— DATA PROVIDED —
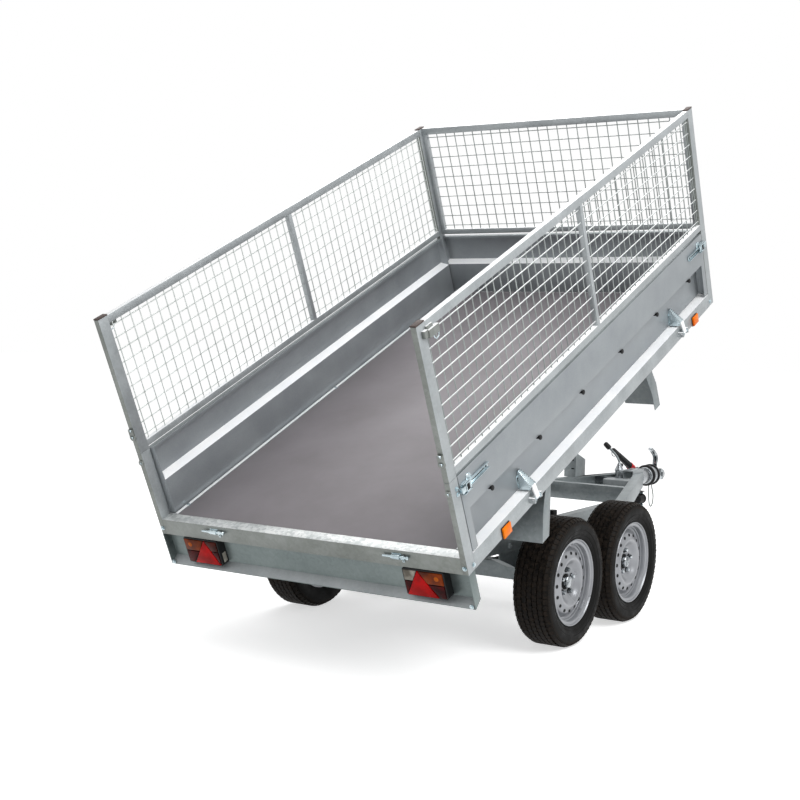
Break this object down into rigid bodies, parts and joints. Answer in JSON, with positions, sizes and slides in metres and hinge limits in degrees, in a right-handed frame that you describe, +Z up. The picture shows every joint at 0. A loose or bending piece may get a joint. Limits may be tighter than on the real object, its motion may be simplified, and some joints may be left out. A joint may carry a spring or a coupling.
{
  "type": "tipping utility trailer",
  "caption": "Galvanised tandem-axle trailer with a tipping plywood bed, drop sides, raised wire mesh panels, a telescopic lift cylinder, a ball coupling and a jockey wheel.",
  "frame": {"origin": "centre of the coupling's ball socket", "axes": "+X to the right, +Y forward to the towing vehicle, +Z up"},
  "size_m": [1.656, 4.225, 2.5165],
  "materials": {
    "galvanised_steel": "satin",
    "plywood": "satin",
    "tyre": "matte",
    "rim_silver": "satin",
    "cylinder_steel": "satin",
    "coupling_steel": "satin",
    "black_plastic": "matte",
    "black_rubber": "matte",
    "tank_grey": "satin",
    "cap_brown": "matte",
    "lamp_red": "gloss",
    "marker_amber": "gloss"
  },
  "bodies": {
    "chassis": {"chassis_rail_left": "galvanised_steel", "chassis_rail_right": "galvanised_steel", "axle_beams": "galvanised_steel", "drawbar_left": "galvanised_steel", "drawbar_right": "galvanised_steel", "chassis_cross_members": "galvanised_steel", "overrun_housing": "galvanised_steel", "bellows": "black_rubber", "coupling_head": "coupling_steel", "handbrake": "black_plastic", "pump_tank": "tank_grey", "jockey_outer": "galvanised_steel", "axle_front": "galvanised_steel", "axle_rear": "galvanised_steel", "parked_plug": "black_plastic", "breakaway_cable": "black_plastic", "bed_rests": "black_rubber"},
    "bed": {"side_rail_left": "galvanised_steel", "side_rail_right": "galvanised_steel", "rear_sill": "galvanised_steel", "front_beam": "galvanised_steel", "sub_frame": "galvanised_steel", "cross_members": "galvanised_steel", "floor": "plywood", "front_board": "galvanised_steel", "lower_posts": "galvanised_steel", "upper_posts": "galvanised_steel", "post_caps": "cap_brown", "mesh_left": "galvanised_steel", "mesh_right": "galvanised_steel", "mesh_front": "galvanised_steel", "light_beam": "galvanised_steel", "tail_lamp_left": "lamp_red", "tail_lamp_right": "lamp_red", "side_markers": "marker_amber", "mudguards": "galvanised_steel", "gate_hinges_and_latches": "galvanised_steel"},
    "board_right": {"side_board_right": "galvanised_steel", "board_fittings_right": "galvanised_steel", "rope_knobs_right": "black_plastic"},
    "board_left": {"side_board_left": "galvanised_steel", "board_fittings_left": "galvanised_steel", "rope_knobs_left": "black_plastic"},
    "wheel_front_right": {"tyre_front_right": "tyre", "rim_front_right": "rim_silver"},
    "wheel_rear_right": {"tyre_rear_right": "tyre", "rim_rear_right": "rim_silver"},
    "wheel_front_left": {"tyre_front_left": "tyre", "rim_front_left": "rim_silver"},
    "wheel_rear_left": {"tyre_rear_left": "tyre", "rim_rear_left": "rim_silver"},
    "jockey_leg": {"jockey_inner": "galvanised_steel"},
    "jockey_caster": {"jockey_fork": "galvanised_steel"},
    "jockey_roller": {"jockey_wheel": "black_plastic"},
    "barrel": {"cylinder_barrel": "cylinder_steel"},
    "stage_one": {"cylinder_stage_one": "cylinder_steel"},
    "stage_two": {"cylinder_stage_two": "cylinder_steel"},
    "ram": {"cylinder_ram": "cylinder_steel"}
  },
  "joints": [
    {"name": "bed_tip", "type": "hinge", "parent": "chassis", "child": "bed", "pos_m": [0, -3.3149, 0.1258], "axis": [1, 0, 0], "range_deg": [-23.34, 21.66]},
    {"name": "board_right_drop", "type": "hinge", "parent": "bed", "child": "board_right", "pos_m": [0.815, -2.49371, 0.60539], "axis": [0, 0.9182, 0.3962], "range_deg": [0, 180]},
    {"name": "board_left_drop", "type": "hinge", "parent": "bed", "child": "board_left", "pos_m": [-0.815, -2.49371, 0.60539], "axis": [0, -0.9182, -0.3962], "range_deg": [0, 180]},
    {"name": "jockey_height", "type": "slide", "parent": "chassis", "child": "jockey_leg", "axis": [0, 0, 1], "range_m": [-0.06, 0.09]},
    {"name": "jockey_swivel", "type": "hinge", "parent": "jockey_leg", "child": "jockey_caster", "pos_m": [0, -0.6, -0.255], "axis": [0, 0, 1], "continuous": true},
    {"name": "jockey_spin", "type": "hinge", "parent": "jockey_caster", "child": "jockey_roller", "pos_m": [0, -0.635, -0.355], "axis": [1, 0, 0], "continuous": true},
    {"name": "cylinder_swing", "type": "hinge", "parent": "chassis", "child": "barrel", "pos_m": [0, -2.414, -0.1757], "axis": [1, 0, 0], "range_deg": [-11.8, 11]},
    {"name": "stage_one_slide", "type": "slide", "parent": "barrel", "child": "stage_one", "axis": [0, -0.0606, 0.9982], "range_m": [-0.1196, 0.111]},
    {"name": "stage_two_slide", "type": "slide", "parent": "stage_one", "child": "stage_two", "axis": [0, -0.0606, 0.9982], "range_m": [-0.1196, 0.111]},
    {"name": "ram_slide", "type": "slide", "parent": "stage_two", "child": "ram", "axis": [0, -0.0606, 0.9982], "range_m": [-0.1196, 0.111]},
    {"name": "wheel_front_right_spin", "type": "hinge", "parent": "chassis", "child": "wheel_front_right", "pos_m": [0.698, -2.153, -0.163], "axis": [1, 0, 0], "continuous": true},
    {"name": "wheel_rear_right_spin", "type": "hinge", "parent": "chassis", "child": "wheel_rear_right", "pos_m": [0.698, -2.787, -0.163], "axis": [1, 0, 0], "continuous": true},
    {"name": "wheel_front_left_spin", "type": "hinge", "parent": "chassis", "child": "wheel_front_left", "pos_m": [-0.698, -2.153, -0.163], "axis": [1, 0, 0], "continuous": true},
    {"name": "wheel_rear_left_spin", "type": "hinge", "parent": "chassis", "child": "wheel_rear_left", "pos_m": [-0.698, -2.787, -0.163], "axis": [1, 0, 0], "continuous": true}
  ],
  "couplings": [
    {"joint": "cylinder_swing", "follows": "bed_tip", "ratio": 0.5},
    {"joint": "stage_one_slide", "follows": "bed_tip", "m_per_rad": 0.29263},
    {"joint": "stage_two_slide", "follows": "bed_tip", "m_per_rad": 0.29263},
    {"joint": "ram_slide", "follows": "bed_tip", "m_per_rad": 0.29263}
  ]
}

— WORK TO COMPLETE —
Copy each line of the data exactly, leaving nothing out.

— ANSWER TO THE PROBLEM —
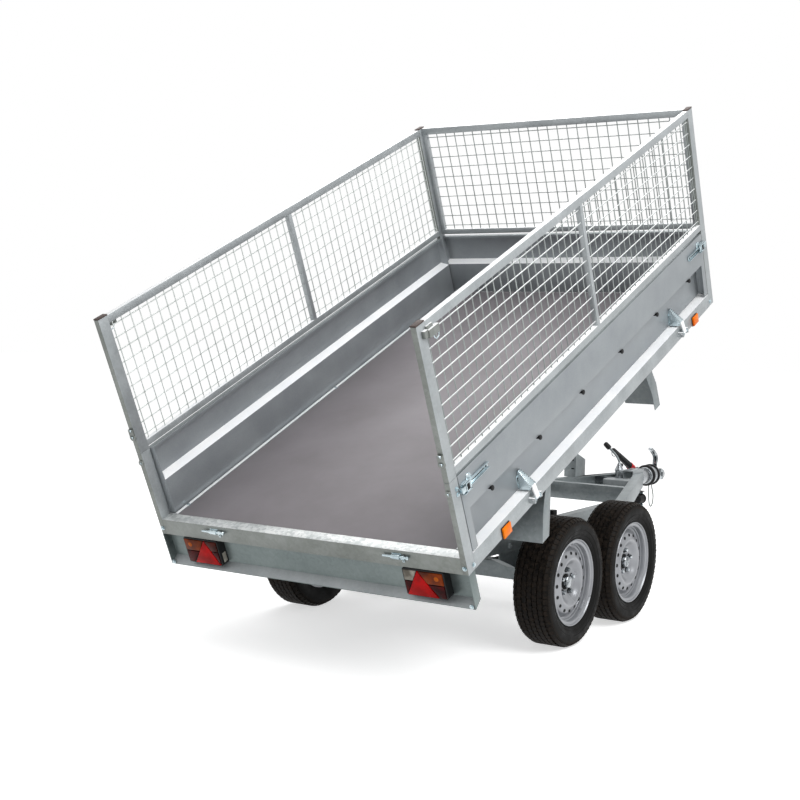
Break this object down into rigid bodies, parts and joints. Answer in JSON, with positions, sizes and slides in metres and hinge limits in degrees, in a right-handed frame that you describe, +Z up. The picture shows every joint at 0. A loose or bending piece may get a joint. Limits may be tighter than on the real object, its motion may be simplified, and some joints may be left out. A joint may carry a spring or a coupling.
{
  "type": "tipping utility trailer",
  "caption": "Galvanised tandem-axle trailer with a tipping plywood bed, drop sides, raised wire mesh panels, a telescopic lift cylinder, a ball coupling and a jockey wheel.",
  "frame": {"origin": "centre of the coupling's ball socket", "axes": "+X to the right, +Y forward to the towing vehicle, +Z up"},
  "size_m": [1.656, 4.225, 2.5165],
  "materials": {
    "galvanised_steel": "satin",
    "plywood": "satin",
    "tyre": "matte",
    "rim_silver": "satin",
    "cylinder_steel": "satin",
    "coupling_steel": "satin",
    "black_plastic": "matte",
    "black_rubber": "matte",
    "tank_grey": "satin",
    "cap_brown": "matte",
    "lamp_red": "gloss",
    "marker_amber": "gloss"
  },
  "bodies": {
    "chassis": {"chassis_rail_left": "galvanised_steel", "chassis_rail_right": "galvanised_steel", "axle_beams": "galvanised_steel", "drawbar_left": "galvanised_steel", "drawbar_right": "galvanised_steel", "chassis_cross_members": "galvanised_steel", "overrun_housing": "galvanised_steel", "bellows": "black_rubber", "coupling_head": "coupling_steel", "handbrake": "black_plastic", "pump_tank": "tank_grey", "jockey_outer": "galvanised_steel", "axle_front": "galvanised_steel", "axle_rear": "galvanised_steel", "parked_plug": "black_plastic", "breakaway_cable": "black_plastic", "bed_rests": "black_rubber"},
    "bed": {"side_rail_left": "galvanised_steel", "side_rail_right": "galvanised_steel", "rear_sill": "galvanised_steel", "front_beam": "galvanised_steel", "sub_frame": "galvanised_steel", "cross_members": "galvanised_steel", "floor": "plywood", "front_board": "galvanised_steel", "lower_posts": "galvanised_steel", "upper_posts": "galvanised_steel", "post_caps": "cap_brown", "mesh_left": "galvanised_steel", "mesh_right": "galvanised_steel", "mesh_front": "galvanised_steel", "light_beam": "galvanised_steel", "tail_lamp_left": "lamp_red", "tail_lamp_right": "lamp_red", "side_markers": "marker_amber", "mudguards": "galvanised_steel", "gate_hinges_and_latches": "galvanised_steel"},
    "board_right": {"side_board_right": "galvanised_steel", "board_fittings_right": "galvanised_steel", "rope_knobs_right": "black_plastic"},
    "board_left": {"side_board_left": "galvanised_steel", "board_fittings_left": "galvanised_steel", "rope_knobs_left": "black_plastic"},
    "wheel_front_right": {"tyre_front_right": "tyre", "rim_front_right": "rim_silver"},
    "wheel_rear_right": {"tyre_rear_right": "tyre", "rim_rear_right": "rim_silver"},
    "wheel_front_left": {"tyre_front_left": "tyre", "rim_front_left": "rim_silver"},
    "wheel_rear_left": {"tyre_rear_left": "tyre", "rim_rear_left": "rim_silver"},
    "jockey_leg": {"jockey_inner": "galvanised_steel"},
    "jockey_caster": {"jockey_fork": "galvanised_steel"},
    "jockey_roller": {"jockey_wheel": "black_plastic"},
    "barrel": {"cylinder_barrel": "cylinder_steel"},
    "stage_one": {"cylinder_stage_one": "cylinder_steel"},
    "stage_two": {"cylinder_stage_two": "cylinder_steel"},
    "ram": {"cylinder_ram": "cylinder_steel"}
  },
  "joints": [
    {"name": "bed_tip", "type": "hinge", "parent": "chassis", "child": "bed", "pos_m": [0, -3.3149, 0.1258], "axis": [1, 0, 0], "range_deg": [-23.34, 21.66]},
    {"name": "board_right_drop", "type": "hinge", "parent": "bed", "child": "board_right", "pos_m": [0.815, -2.49371, 0.60539], "axis": [0, 0.9182, 0.3962], "range_deg": [0, 180]},
    {"name": "board_left_drop", "type": "hinge", "parent": "bed", "child": "board_left", "pos_m": [-0.815, -2.49371, 0.60539], "axis": [0, -0.9182, -0.3962], "range_deg": [0, 180]},
    {"name": "jockey_height", "type": "slide", "parent": "chassis", "child": "jockey_leg", "axis": [0, 0, 1], "range_m": [-0.06, 0.09]},
    {"name": "jockey_swivel", "type": "hinge", "parent": "jockey_leg", "child": "jockey_caster", "pos_m": [0, -0.6, -0.255], "axis": [0, 0, 1], "continuous": true},
    {"name": "jockey_spin", "type": "hinge", "parent": "jockey_caster", "child": "jockey_roller", "pos_m": [0, -0.635, -0.355], "axis": [1, 0, 0], "continuous": true},
    {"name": "cylinder_swing", "type": "hinge", "parent": "chassis", "child": "barrel", "pos_m": [0, -2.414, -0.1757], "axis": [1, 0, 0], "range_deg": [-11.8, 11]},
    {"name": "stage_one_slide", "type": "slide", "parent": "barrel", "child": "stage_one", "axis": [0, -0.0606, 0.9982], "range_m": [-0.1196, 0.111]},
    {"name": "stage_two_slide", "type": "slide", "parent": "stage_one", "child": "stage_two", "axis": [0, -0.0606, 0.9982], "range_m": [-0.1196, 0.111]},
    {"name": "ram_slide", "type": "slide", "parent": "stage_two", "child": "ram", "axis": [0, -0.0606, 0.9982], "range_m": [-0.1196, 0.111]},
    {"name": "wheel_front_right_spin", "type": "hinge", "parent": "chassis", "child": "wheel_front_right", "pos_m": [0.698, -2.153, -0.163], "axis": [1, 0, 0], "continuous": true},
    {"name": "wheel_rear_right_spin", "type": "hinge", "parent": "chassis", "child": "wheel_rear_right", "pos_m": [0.698, -2.787, -0.163], "axis": [1, 0, 0], "continuous": true},
    {"name": "wheel_front_left_spin", "type": "hinge", "parent": "chassis", "child": "wheel_front_left", "pos_m": [-0.698, -2.153, -0.163], "axis": [1, 0, 0], "continuous": true},
    {"name": "wheel_rear_left_spin", "type": "hinge", "parent": "chassis", "child": "wheel_rear_left", "pos_m": [-0.698, -2.787, -0.163], "axis": [1, 0, 0], "continuous": true}
  ],
  "couplings": [
    {"joint": "cylinder_swing", "follows": "bed_tip", "ratio": 0.5},
    {"joint": "stage_one_slide", "follows": "bed_tip", "m_per_rad": 0.29263},
    {"joint": "stage_two_slide", "follows": "bed_tip", "m_per_rad": 0.29263},
    {"joint": "ram_slide", "follows": "bed_tip", "m_per_rad": 0.29263}
  ]
}